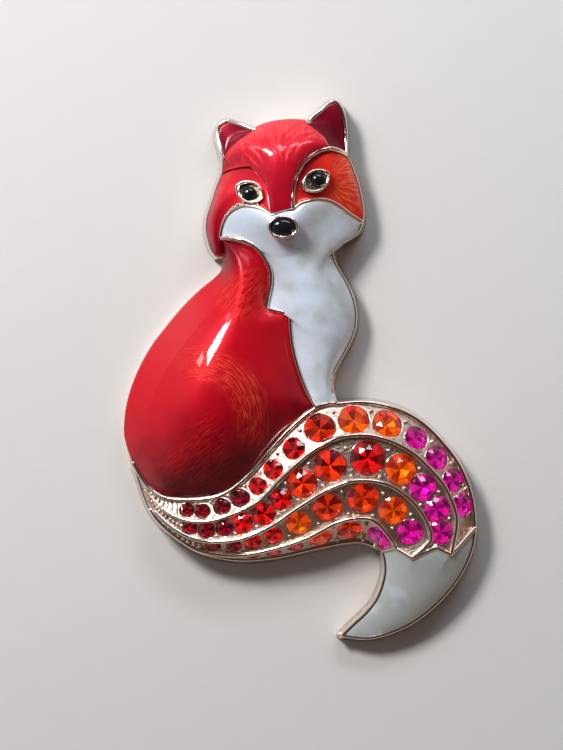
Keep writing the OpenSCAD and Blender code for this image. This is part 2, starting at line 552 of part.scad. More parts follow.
module at_eye(k) {
    translate(spot(EYES[k][1]))
        rotate([0, EYES[k][3], EYES[k][2]])
            children();
}
module at_nose() {
    translate([NOSE_PLACE[0] * brooch_w, NOSE_PLACE[1] * brooch_h, NOSE_PLACE[2] * brooch_t])
        children();
}

module prism(outline, low, high) {
    translate([0, 0, low])
        linear_extrude(high - low)
            polygon(outline);
}

module cup_walls() {
    for (k = [0, 1])
        at_eye(k)
            prism(almond(eye_l, eye_w), -rim_depth - cup_depth, 0);
    at_nose()
        prism(oval(nose_w, nose_h, 20), -rim_depth - cup_depth, 0);
}
module cup_hollows() {
    for (k = [0, 1])
        at_eye(k)
            prism(almond(eye_l - 3 * cup_rim, eye_w - 2 * cup_rim), -cup_depth, enamel_t);
    at_nose()
        prism(oval(nose_w - 2 * cup_rim, nose_h - 2 * cup_rim, 20), -cup_depth, enamel_t);
}

// A domed stone of round or oval outline, on a straight base.
module cabochon(outline, base, rise) {
    n = len(outline);
    levels = [[1, 0], [1, base], [cos(35), base + rise * sin(35)], [cos(68), base + rise * sin(68)]];
    rings = [for (v = levels) [for (p = outline) [p[0] * v[0], p[1] * v[0], v[1]]]];
    points = concat([for (r = rings) each r], [[0, 0, base + rise]]);
    top = len(points) - 1;
    polyhedron(points, concat(
        [[for (i = [0:n - 1]) i]],
        [for (r = [0:len(levels) - 2]) for (i = [0:n - 1])
            let (a = r * n + i, b = r * n + (i + 1) % n) [a, a + n, b + n, b]],
        [for (i = [0:n - 1]) let (a = (len(levels) - 1) * n + i, b = (len(levels) - 1) * n + (i + 1) % n)
            [a, top, b]]));
}

// Stones
// Station at which a given share of a row's length is reached.
ROW_FINE = 60;
function row_line(row) =
    [for (i = [0:ROW_FINE]) tail_point(mix(ROW_SPANS[row][0], ROW_SPANS[row][1], i / ROW_FINE), 7 - 2 * row)];
function summed(steps, k = 0, total = 0) =
    k == len(steps) ? [total] : concat([total], summed(steps, k + 1, total + steps[k]));
function row_station(row, share) =
    let (line = row_line(row),
         far = summed([for (i = [1:ROW_FINE]) norm(flat(line[i] - line[i - 1]))]),
         goal = share * far[ROW_FINE],
         k = min(len([for (d = far) if (d <= goal) d]) - 1, ROW_FINE - 1),
         s = (goal - far[k]) / (far[k + 1] - far[k]))
    mix(ROW_SPANS[row][0], ROW_SPANS[row][1], (k + s) / ROW_FINE);

// Places a stone on the floor of its channel, square to it.
function row_normal(f, row) =
    let (j = 7 - 2 * row,
         ahead = tail_point(f + 0.2, j) - tail_point(f - 0.2, j),
         over = tail_point(f, j + 1) - tail_point(f, j - 1))
    unit(cross(ahead, over));

module on_row(row, share) {
    f = row_station(row, share);
    n = row_normal(f, row);
    translate(tail_point(f, 7 - 2 * row) - n * channel_depth)
        rotate([0, acos(n[2]), atan2(n[1], n[0])])
            children();
}

module seat(d) {
    translate([0, 0, -base_share * d - stone_gap])
        cylinder(d = d + 2 * stone_gap, h = base_share * d + 2 * channel_depth, $fn = stone_sides);
}

module stone(d) {
    n = stone_sides;
    levels = [[0.5, -base_share], [0.5, 0.03], [0.3, crown_share]];
    rings = [for (v = levels) [for (i = [0:n - 1])
        [d * v[0] * cos(i * 360 / n), d * v[0] * sin(i * 360 / n), d * v[1]]]];
    polyhedron([for (r = rings) each r], concat(
        [[for (i = [0:n - 1]) i]],
        [for (r = [0, 1]) for (i = [0:n - 1])
            let (a = r * n + i, b = r * n + (i + 1) % n) [a, a + n, b + n, b]],
        [[for (i = [n - 1:-1:0]) 2 * n + i]]));
}

// A grain of metal that holds the stones on each side of it.
module bead() {
    hull() {
        translate([0, 0, -channel_depth])
            cylinder(d = bead_d, h = channel_depth + 0.1, $fn = 6);
        cylinder(d = bead_d / 2, h = bead_d * 0.45, $fn = 6);
    }
}

module beads() {
    for (row = [0:3])
        for (i = [1:len(STONE_ROWS[row]) - 1]) {
            here = (STONE_ROWS[row][i - 1][0] + STONE_ROWS[row][i][0]) / 2;
            aside = stone_d * (STONE_ROWS[row][i - 1][1] + STONE_ROWS[row][i][1]) / 4;
            on_row(row, here)
                translate([0, (i % 2 == 0 ? 1 : -1) * BEAD_ASIDE * aside, 0])
                    bead();
        }
}

// Casting: the metal under the enamel and the stones, and the hollow behind it, which has
// straighter walls.
module relief() {
    drop = enamel_t + enamel_gap;
    for (row = FIELDS)
        block(ribs(field_of(row, LAP), sparse(stations(row, RELIEF_CUTS)), 2, drop), 0);
    block(tail_net(channel_depth, 1, RELIEF_CUTS[0], LAP), 0);
    block(tip_net(0, TIP_STEPS - RELIEF_CUTS[1], 8, 1, false, drop), 0);
}
module hollow() {
    drop = enamel_t + enamel_gap + wall;
    intersection() {
        union() {
            for (k = HOLLOW_FIELDS)
                block(ribs(field_of(FIELDS[k], 3 * LAP), sparse(stations(FIELDS[k], HOLLOW_CUTS)), 1, drop),
                      -1);
            block(tail_net(channel_depth + base_share * stone_d + wall, 2, HOLLOW_CUTS[0], 3 * LAP), -1);
            block(tip_net(0, TIP_STEPS - HOLLOW_CUTS[1], 4, 2, false, drop), -1);
            translate([-brooch_w / 2, HEAD_FLOOR[0] * brooch_h, -1])
                cube([brooch_w, brooch_h / 2, HEAD_FLOOR[1] * brooch_t + 1]);
        }
        translate([0, 0, -1])
            linear_extrude(brooch_t + 1)
                offset(delta = -wall)
                    polygon([for (p = OUTLINE) flat(p)]);
    }
}

module pin_posts() {
    for (end = [-1, 1])
        translate([PIN_PLACE[0] * brooch_w, PIN_PLACE[1] * brooch_h + end * (pin_l / 2 - post_d / 2),
                   plate_z + plate_t + post_gap])
            cylinder(d = post_d, h = brooch_t * POST_TOP - plate_z - plate_t, $fn = 24);
}

// The room that the pin needs inside the casting, up to the posts that carry it.
module pin_room() {
    translate([PIN_PLACE[0] * brooch_w - plate_w / 2 - pin_gap, PIN_PLACE[1] * brooch_h - pin_l / 2 - pin_gap, -1])
        cube([plate_w + 2 * pin_gap, pin_l + 2 * pin_gap, plate_z + plate_t + pin_gap + 1]);
}

module casting() {
    color("gold")
        difference() {
            union() {
                difference() {
                    union() {
                        relief();
                        rims();
                        cup_walls();
                    }
                    hollow();
                    pin_room();
                }
                pin_posts();
                beads();
            }
            cup_hollows();
            for (row = [0:3])
                for (s = STONE_ROWS[row])
                    on_row(row, s[0])
                        seat(stone_d * s[1]);
        }
}

module enamel(k) {
    row = FIELDS[k];
    top = ribs(field_of(row), stations(row, row[5]), row[6], 0);
    color(row[1])
        difference() {
            slab(top, [for (r = top) [for (p = r) p - [0, 0, enamel_t]]]);
            children();
        }
}

module eye_hole(k) {
    at_eye(k)
        prism(almond(eye_l + 3 * enamel_gap, eye_w + 2 * enamel_gap), -2 * enamel_t - cup_depth, 3 * enamel_t);
}
module nose_hole() {
    at_nose()
        prism(oval(nose_w + 2 * enamel_gap, nose_h + 2 * enamel_gap, 20), -2 * enamel_t - cup_depth, 3 * enamel_t);
}

module body_enamel() { enamel(0); }
module forehead_enamel() { enamel(1) nose_hole(); }
module left_cheek_enamel() { enamel(2) eye_hole(0); }
module right_cheek_enamel() { enamel(3) eye_hole(1); }
module left_ear_enamel() { enamel(4); }
module right_ear_enamel() { enamel(5); }
module face_and_bib_enamel() { enamel(6) nose_hole(); }

module tail_tip_enamel() {
    top = tip_net(TIP_CUTS[0], TIP_STEPS - TIP_CUTS[1], TIP_STEPS + 1, 1, true, 0);
    color("ghostwhite")
        slab(top, [for (r = top) [for (p = r) p - [0, 0, enamel_t]]]);
}

module eye(k) {
    place = EYES[k][4];
    color("black")
        at_eye(k)
            translate([place[0] * eye_l, place[1] * eye_w, cabochon_gap - cup_depth])
                cabochon(oval(pupil_d, pupil_d, 12), cup_depth * 0.6, pupil_d * 0.35);
}

module nose() {
    l = nose_w - 2 * cup_rim - 2 * cabochon_gap;
    w = nose_h - 2 * cup_rim - 2 * cabochon_gap;
    base = cup_depth * 0.6;
    color("black")
        at_nose()
            translate([0, 0, cabochon_gap - cup_depth])
                cabochon(oval(l, w, 14), base,
                         (1 - NOSE_PLACE[2]) * brooch_t + cup_depth - base - cabochon_gap);
}

// The pin: a plate, a knuckle, a straight wire and a hooked catch in one piece.
module brooch_pin() {
    knuckle_d = plate_z + plate_t - wire_z + wire_d / 2;
    color("goldenrod")
        translate([PIN_PLACE[0] * brooch_w, PIN_PLACE[1] * brooch_h, 0]) {
            translate([-plate_w / 2, -pin_l / 2, plate_z])
                cube([plate_w, pin_l, plate_t]);
            translate([-plate_w / 2, pin_l / 2 - knuckle_d, wire_z + knuckle_d / 2 - wire_d / 2])
                rotate([0, 90, 0])
                    cylinder(d = knuckle_d, h = plate_w, $fn = 32);
            translate([0, -pin_l / 2 + wire_d, wire_z])
                rotate([-90, 0, 0])
                    cylinder(d = wire_d, h = pin_l - wire_d - knuckle_d, $fn = 24);
            translate([-plate_w / 2, -pin_l / 2, wire_z - wire_d / 2])
                cube([plate_w, 2 * wire_d, plate_z - wire_z + wire_d / 2]);
        }
}

module row_stone(row, i) {
    color(ROW_COLOURS[row])
        on_row(row, STONE_ROWS[row][i][0])
            stone(stone_d * STONE_ROWS[row][i][1]);
}

casting();
brooch_pin();
body_enamel();
forehead_enamel();
left_cheek_enamel();
right_cheek_enamel();
left_ear_enamel();
right_ear_enamel();
face_and_bib_enamel();
tail_tip_enamel();
eye(0);  // left_eye
eye(1);  // right_eye
nose();
for (row = [0:3])
    for (i = [1:STONE_COUNTS[row]])
        row_stone(row, i - 1);
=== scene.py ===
"""A seated fox brooch: polished rims, inlaid enamel, cut stones and black cabochons over its casting.

All shapes are worked out in millimetres in the brooch's own frame, X across, Y from tail to
ears and Z out of its face, and turned to metres when a piece is finished.
"""

import logging
import math
from dataclasses import dataclass, field
from enum import Enum
from functools import cached_property, lru_cache
from typing import Any, Callable, Sequence

import bmesh
import bpy
import numpy as np
from mathutils import Matrix, Vector
from mathutils.bvhtree import BVHTree


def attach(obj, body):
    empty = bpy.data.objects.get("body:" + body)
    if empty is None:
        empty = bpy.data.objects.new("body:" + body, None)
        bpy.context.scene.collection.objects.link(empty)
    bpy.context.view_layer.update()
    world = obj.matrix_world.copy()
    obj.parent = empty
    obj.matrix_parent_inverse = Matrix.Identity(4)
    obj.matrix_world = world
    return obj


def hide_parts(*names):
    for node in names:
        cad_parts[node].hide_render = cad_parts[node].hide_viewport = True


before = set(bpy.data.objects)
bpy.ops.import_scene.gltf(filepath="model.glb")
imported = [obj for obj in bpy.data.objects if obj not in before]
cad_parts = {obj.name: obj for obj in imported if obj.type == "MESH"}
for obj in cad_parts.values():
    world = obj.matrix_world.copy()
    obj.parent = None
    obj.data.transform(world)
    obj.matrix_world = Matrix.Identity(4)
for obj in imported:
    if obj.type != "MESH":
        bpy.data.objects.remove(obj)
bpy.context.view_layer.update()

LOG = logging.getLogger("fox_brooch")
MM = 0.001
PIXELS_PER_MM = 9.0
# The pixel of the photograph at the brooch's middle.
PHOTO_MIDDLE = (302.5, 370.5)
# Width, height and depth that the tables' shares are of.
SPAN = Vector((39.0, 60.1, 9.0))
RIM_WIDTH = 0.45
CROWN = 0.15
CHANNEL_DEPTH = 0.5
# The visible floor of the channels lies this far over the casting's.
FLOOR_LIFT = 0.09
ENAMEL_SKIRT = 0.55
# Smoothed enamel lies at most this far below its CAD node's face, so that no metal shows through.
MOST_SINK = 0.3
# Rows of vertices next to a field's border that keep their height.
BORDER_ROWS = 3
# Rounds of smoothing after the enamel was raised.
LAST_ROUNDS = 14
# A height over everything, from which the CAD's faces are looked for.
OVER_ALL = 20.0
# Swell of a field from its side to its crest: higher is fuller.
FULLNESS = 2.0
# Power that sets how the steps of a rib thin out towards its crest.
RIB_PACE = 1.15
# Ribs keep this far from a field's ends, in steps.
RIB_END = 0.02
# The least share of a rib that a border takes, and the largest for a thin and for a wide one.
BORDER_SHARES = (-0.12, 0.2, 0.6)
# Borders over this width, in millimetres, are wide ones.
WIDE_BORDER = 0.3
# Steps of a finished mesh for each step of the drawing, and those along a groove.
FINE = 8
GROOVE_STEPS = 40
# Vertices of one sweep, and of pieces that are made in a ring, are merged within these distances.
SAME_PLACE = 0.00001
MERGE = 0.0005


class Border(Enum):
    """How far enamel stays from a line of the drawing, in millimetres."""

    WRAPPED = -0.36
    THIN = 0.17
    RIMMED = 0.40
    INNER = 0.15
    SOFT = -0.001


class Slot(Enum):
    """The record's material slots."""

    GOLD = "pale_gold"
    PIN = "pin_metal"
    RED = "red_enamel"
    ORANGE_RED = "orange_red_enamel"
    DARK_RED = "dark_red_enamel"
    WHITE = "white_enamel"
    BLACK = "black_glass"
    GARNET = "stone_garnet"
    SIAM = "stone_red"
    HYACINTH = "stone_hyacinth"
    ORANGE = "stone_orange"
    FUCHSIA = "stone_fuchsia"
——
* Set task: Repeat exactly the lines from the one that contains "module row_stone(row, i)" through the one that contains "from mathutils.bvhtree import BVHTree", and only those.

* Exercise result:
module row_stone(row, i) {
    color(ROW_COLOURS[row])
        on_row(row, STONE_ROWS[row][i][0])
            stone(stone_d * STONE_ROWS[row][i][1]);
}

casting();
brooch_pin();
body_enamel();
forehead_enamel();
left_cheek_enamel();
right_cheek_enamel();
left_ear_enamel();
right_ear_enamel();
face_and_bib_enamel();
tail_tip_enamel();
eye(0);  // left_eye
eye(1);  // right_eye
nose();
for (row = [0:3])
    for (i = [1:STONE_COUNTS[row]])
        row_stone(row, i - 1);
=== scene.py ===
"""A seated fox brooch: polished rims, inlaid enamel, cut stones and black cabochons over its casting.

All shapes are worked out in millimetres in the brooch's own frame, X across, Y from tail to
ears and Z out of its face, and turned to metres when a piece is finished.
"""

import logging
import math
from dataclasses import dataclass, field
from enum import Enum
from functools import cached_property, lru_cache
from typing import Any, Callable, Sequence

import bmesh
import bpy
import numpy as np
from mathutils import Matrix, Vector
from mathutils.bvhtree import BVHTree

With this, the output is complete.